Usually coupled with discussions of the fact that the Occupy Movement is largely leaderless, is the subject of demands. Although each Occupy camp is autonomous, and thus different, most of the camps have no demands. The fact is that with an absence of demands, movements effectively reject the logic of representation – a logic that at once disempowers the many and allows for a force to refocus, or manage, the energy of a movement.
Without demands, there is no room made for concessions with power. Instead of focusing on a new round of electoral politics (recall this, vote for that), people must act. This is where the power of no demands comes from. A reclaimation of space is certainly powerful. That such reclaimations have been generalized throughout the world is incredible. But we cannot think that this is an ends in itself. The Occupy camps should continue while looking to expand their function as a space for organizing actions.
The occupation as a political act is not new – its use by those in power is exemplary in the history of colonialism. To look at its counter, the use of occupations by the disenfranchised, gives us a number of historical examples to remember and learn from. Perhaps one of the more enigmatic occupation movements was the one that transpired in France in May of 1968. Following the occupation of the Sorbonne (a university in Paris), workers began taking over the factories they worked in. The generalized tactic was used with the goal of autonomous control – occupation provided the means of effectively reclaiming a place of work or enterprise, such as a factory, school, or farm. May ’68 was a failure because of the efforts of union bureaucrats who ultimately wanted workers to return to work as it was before the strike. Ultimately most returned to the normal situation of day-to-day alienation under capitalism.
The Landless Workers’ Movement in Brazil is another example of a political upheaval based around the reclaimation of space. The movement came out of a social climate in which 3% of the country’s population owned two-thirds of all arable land. It was, in a sense, an occupation movement concerned both with the equitable distribution of land and sustainable agricultural practices (which is to say they actively rejected the efforts of companies, like Monsanto, who had a vested interest in the proliferation of GMO crops). Their slogan was “occupy, resist, and produce.”
So here is the challenge: what if we were to use the occupation to takeover our workplaces and schools in order to reclaim and run it with our own goals in mind? Without bosses, without administrative classes, without politicians, our aim could be redirected towards collective empowerment on a very real level. What is clear is that those unwelcome “managers of society” pursue interests that are counter to the needs of the people. Why not takeover the tools of our own disillusionment? A factory that is an instrument of oppression in one hand could be liberatory in another after being repurposed by the workers themselves. Let us strike, forever.

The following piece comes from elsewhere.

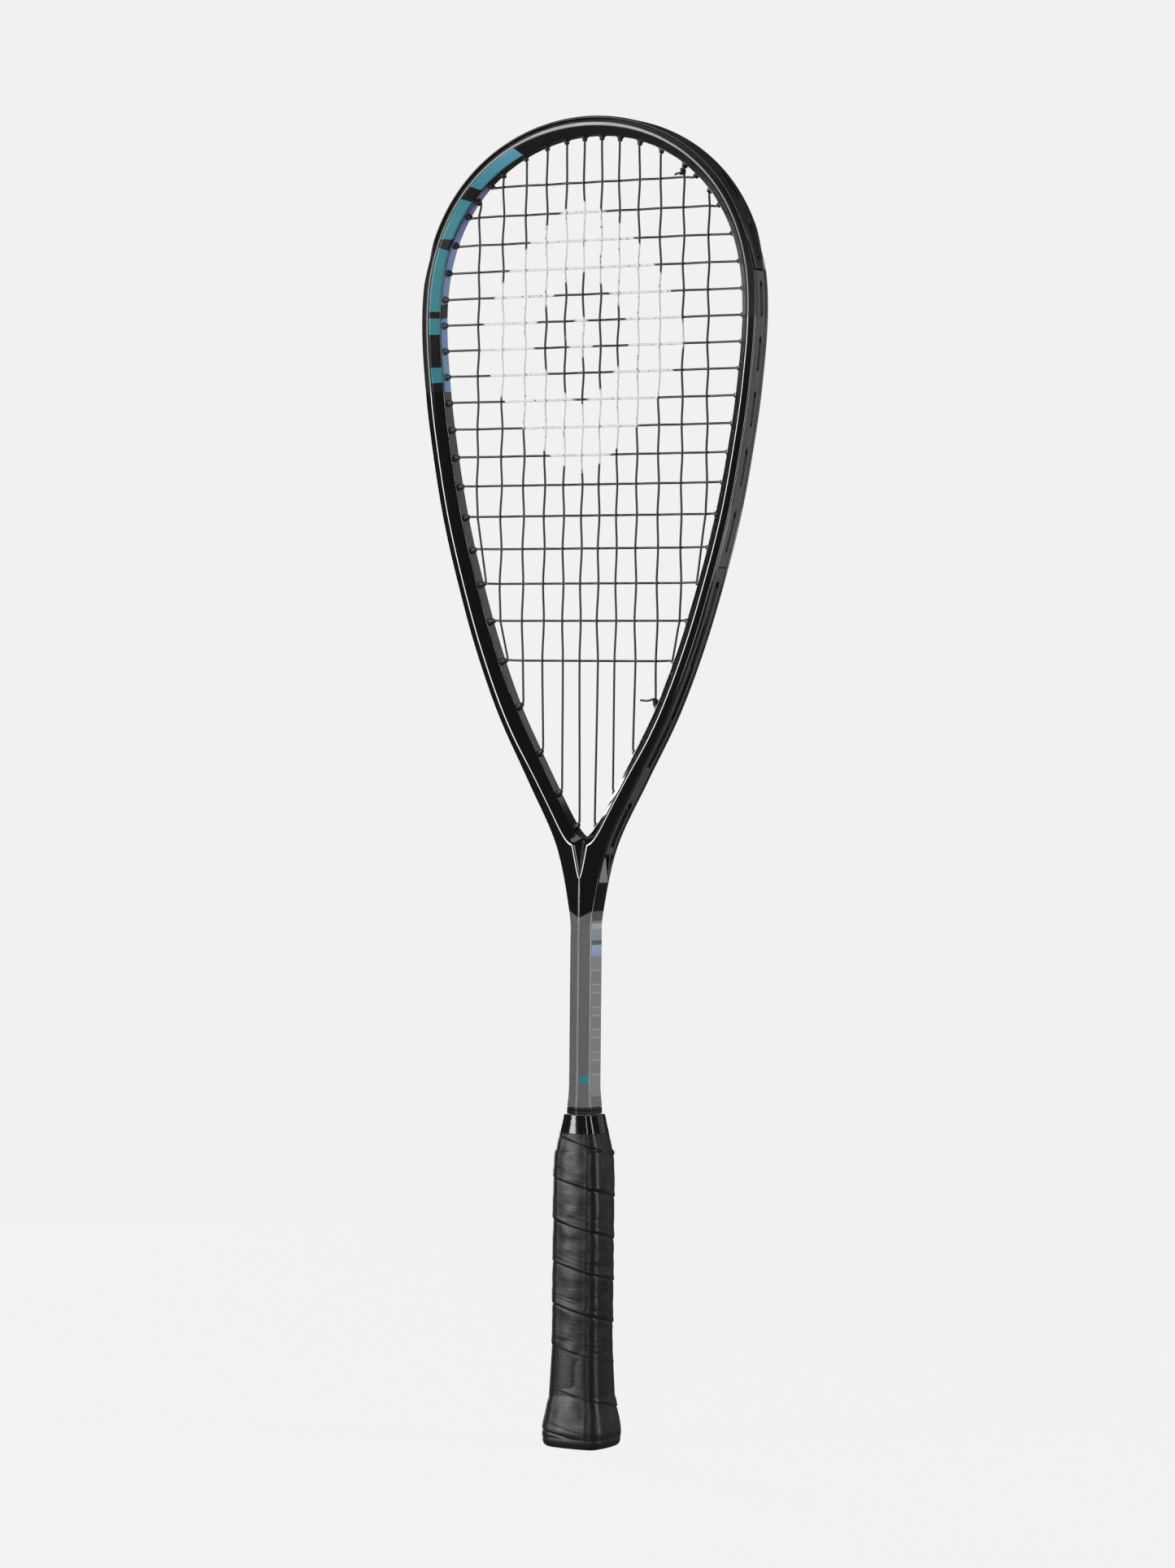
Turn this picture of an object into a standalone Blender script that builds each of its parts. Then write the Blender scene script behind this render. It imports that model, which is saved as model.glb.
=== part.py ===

At the point when the takeover is widespread, no longer limited to the public squares that formed the base of this movement, the worker as a subjectivity will soon dissolve. The delineations between employment and leisure (concepts best left to the realm of consumer capitalism) mean less and less as reclaimed enterprises suddenly fulfill a tangible role in our everyday lives. Such a movement “could then have proclaimed the expropriation of all capital, including state capital; announced that all the country’s means of production were henceforth collective property of the proletariat organized in direct democracy; and appealed directly (by finally seizing the some of the means of telecommunication, for example) to the workers of the entire world to support this revolution” (Situationist International Anthology, Knabb).
What is clear is that we must be proactive if we are to be effective. The Occupy Movement is at a fork in the road. Will we continue on the path of dead-ends and media fetishizations, or will we come together to reclaim and build a new world? Occupations of public space are certainly valuable. But we must now look to occupy workplaces and schools so that we can manage them in ways that speak to our needs and desires. This is not only possible, it is an essential move in a struggle for economic and social justice.